▶ _Requirement_
Identify each line containing the word "materials" and copy it.

Start Data rows

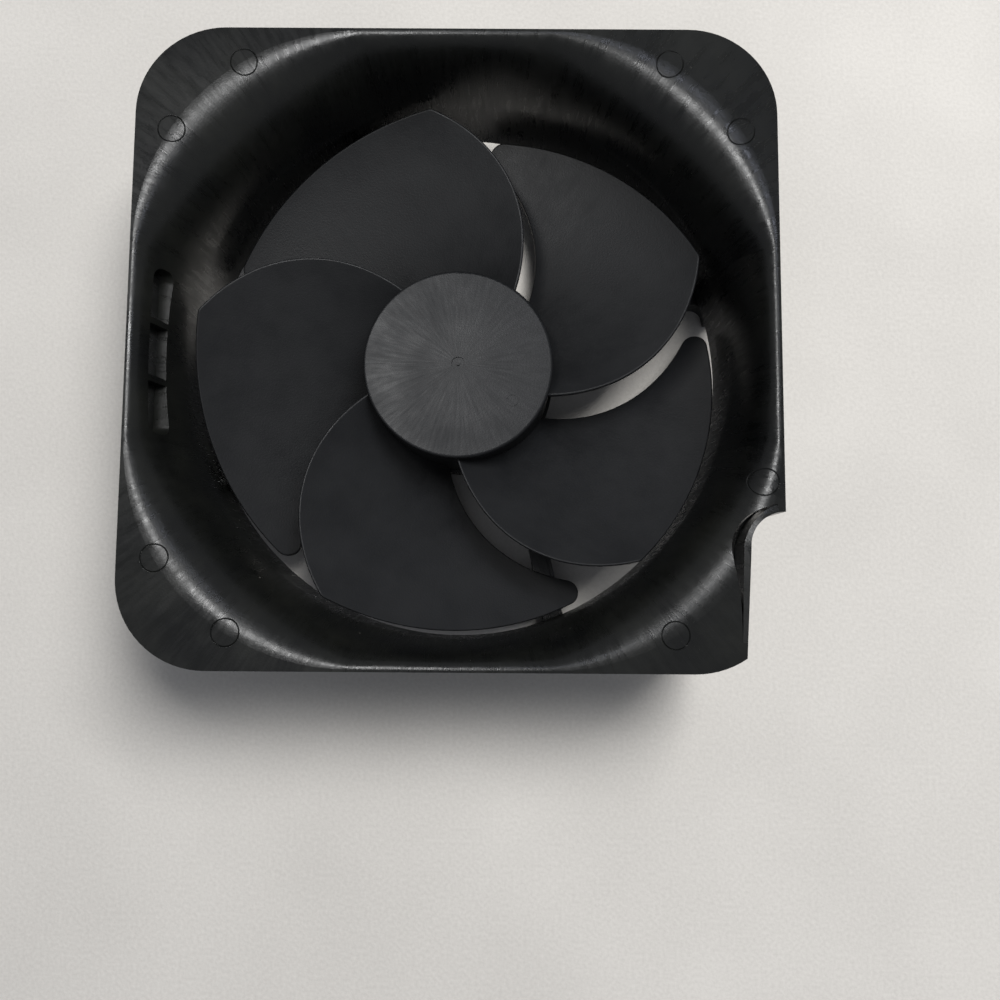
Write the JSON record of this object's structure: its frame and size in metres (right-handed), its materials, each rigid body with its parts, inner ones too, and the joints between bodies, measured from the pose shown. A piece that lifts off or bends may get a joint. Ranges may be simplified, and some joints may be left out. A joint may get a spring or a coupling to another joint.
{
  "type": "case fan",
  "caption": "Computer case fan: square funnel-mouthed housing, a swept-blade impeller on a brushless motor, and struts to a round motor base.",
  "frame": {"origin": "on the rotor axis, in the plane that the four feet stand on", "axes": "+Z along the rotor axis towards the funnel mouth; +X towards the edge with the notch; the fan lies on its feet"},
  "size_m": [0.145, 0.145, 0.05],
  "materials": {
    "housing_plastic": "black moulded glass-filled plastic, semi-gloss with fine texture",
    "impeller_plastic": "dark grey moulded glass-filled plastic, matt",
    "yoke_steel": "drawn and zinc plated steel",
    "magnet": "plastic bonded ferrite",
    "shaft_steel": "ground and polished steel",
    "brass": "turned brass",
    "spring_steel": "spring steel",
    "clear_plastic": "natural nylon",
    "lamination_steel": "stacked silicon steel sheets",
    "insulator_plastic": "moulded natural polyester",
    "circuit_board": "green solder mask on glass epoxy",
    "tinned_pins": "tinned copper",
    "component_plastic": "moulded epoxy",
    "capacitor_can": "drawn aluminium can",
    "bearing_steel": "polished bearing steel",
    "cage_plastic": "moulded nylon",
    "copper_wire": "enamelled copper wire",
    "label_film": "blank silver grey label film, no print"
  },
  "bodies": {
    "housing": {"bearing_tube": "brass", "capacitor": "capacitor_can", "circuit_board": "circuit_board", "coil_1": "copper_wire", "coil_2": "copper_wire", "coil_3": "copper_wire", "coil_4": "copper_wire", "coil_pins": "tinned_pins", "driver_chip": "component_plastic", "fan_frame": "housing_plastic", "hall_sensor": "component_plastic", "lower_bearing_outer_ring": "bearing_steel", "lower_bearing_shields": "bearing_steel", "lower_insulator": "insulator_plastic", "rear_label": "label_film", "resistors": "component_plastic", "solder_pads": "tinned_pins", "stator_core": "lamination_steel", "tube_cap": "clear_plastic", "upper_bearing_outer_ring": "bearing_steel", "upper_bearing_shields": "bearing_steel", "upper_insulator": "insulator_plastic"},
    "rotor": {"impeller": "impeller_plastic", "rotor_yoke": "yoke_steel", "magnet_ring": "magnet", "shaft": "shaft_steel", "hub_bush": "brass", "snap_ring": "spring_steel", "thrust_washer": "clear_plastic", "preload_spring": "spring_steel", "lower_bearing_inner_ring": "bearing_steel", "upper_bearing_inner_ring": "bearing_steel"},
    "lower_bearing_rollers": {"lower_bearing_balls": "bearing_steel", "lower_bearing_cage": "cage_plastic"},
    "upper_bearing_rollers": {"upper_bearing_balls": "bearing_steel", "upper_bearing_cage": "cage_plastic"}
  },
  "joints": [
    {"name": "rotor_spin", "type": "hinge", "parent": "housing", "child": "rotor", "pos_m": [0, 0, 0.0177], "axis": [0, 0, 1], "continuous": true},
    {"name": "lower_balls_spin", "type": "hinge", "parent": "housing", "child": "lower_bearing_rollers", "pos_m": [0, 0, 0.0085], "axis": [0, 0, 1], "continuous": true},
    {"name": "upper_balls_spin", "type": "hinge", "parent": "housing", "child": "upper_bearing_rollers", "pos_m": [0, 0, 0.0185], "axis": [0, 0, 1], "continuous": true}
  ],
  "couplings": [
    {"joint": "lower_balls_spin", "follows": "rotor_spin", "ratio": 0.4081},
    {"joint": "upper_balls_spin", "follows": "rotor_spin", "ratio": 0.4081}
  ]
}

End Data rows
Start Data rows

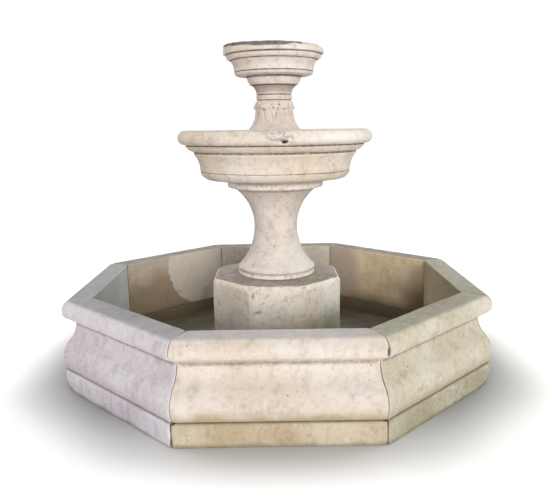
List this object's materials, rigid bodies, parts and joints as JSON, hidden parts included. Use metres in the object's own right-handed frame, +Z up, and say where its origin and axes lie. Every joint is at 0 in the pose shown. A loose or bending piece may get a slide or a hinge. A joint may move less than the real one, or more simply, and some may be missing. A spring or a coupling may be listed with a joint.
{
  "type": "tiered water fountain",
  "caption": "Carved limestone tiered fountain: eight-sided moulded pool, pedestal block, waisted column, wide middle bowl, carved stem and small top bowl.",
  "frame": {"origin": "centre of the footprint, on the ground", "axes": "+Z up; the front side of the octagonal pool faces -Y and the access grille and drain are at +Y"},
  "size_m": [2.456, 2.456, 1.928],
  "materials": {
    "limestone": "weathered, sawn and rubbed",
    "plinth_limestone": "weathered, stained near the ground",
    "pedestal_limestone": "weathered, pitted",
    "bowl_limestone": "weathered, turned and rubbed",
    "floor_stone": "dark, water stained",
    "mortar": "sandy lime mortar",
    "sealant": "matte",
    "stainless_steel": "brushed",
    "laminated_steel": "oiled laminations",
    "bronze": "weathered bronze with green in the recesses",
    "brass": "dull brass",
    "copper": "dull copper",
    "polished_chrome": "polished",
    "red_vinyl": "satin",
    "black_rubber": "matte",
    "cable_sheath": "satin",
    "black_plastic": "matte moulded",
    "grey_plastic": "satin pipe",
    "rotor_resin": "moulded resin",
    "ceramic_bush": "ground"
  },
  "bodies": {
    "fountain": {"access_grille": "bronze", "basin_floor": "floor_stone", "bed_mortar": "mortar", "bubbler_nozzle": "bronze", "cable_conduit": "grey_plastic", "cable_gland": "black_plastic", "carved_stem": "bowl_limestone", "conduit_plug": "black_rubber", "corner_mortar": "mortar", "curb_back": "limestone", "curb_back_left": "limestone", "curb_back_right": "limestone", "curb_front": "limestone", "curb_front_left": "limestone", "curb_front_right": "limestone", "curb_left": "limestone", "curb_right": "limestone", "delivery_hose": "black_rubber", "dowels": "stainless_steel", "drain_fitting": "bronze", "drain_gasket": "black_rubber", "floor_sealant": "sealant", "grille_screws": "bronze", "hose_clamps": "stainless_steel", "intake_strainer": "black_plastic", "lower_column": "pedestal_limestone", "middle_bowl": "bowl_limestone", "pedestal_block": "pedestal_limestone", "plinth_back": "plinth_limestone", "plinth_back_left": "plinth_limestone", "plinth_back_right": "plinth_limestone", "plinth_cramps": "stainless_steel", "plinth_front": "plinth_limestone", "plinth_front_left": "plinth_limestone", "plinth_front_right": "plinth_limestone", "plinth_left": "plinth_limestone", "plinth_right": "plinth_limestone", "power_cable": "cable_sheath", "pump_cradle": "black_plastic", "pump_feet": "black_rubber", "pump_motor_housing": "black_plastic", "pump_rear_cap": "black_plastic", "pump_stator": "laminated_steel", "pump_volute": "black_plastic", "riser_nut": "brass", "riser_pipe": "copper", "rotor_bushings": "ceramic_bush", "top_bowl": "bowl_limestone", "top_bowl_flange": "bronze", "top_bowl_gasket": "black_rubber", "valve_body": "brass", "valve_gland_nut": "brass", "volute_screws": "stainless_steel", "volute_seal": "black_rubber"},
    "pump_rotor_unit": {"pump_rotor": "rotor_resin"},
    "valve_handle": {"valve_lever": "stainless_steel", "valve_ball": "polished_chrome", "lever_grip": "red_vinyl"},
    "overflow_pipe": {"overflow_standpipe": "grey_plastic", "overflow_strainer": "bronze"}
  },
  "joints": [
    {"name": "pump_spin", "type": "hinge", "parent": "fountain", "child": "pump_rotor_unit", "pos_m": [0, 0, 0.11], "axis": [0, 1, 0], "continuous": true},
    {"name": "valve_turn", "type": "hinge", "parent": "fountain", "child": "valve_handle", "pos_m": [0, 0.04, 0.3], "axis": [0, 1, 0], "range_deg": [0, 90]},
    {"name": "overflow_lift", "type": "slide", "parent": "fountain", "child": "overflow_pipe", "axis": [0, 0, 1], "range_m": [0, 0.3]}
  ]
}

End Data rows

▶ _Solution to this problem_
Write the JSON record of this object's structure: its frame and size in metres (right-handed), its materials, each rigid body with its parts, inner ones too, and the joints between bodies, measured from the pose shown. A piece that lifts off or bends may get a joint. Ranges may be simplified, and some joints may be left out. A joint may get a spring or a coupling to another joint.
  "materials": {
List this object's materials, rigid bodies, parts and joints as JSON, hidden parts included. Use metres in the object's own right-handed frame, +Z up, and say where its origin and axes lie. Every joint is at 0 in the pose shown. A loose or bending piece may get a slide or a hinge. A joint may move less than the real one, or more simply, and some may be missing. A spring or a coupling may be listed with a joint.
  "materials": {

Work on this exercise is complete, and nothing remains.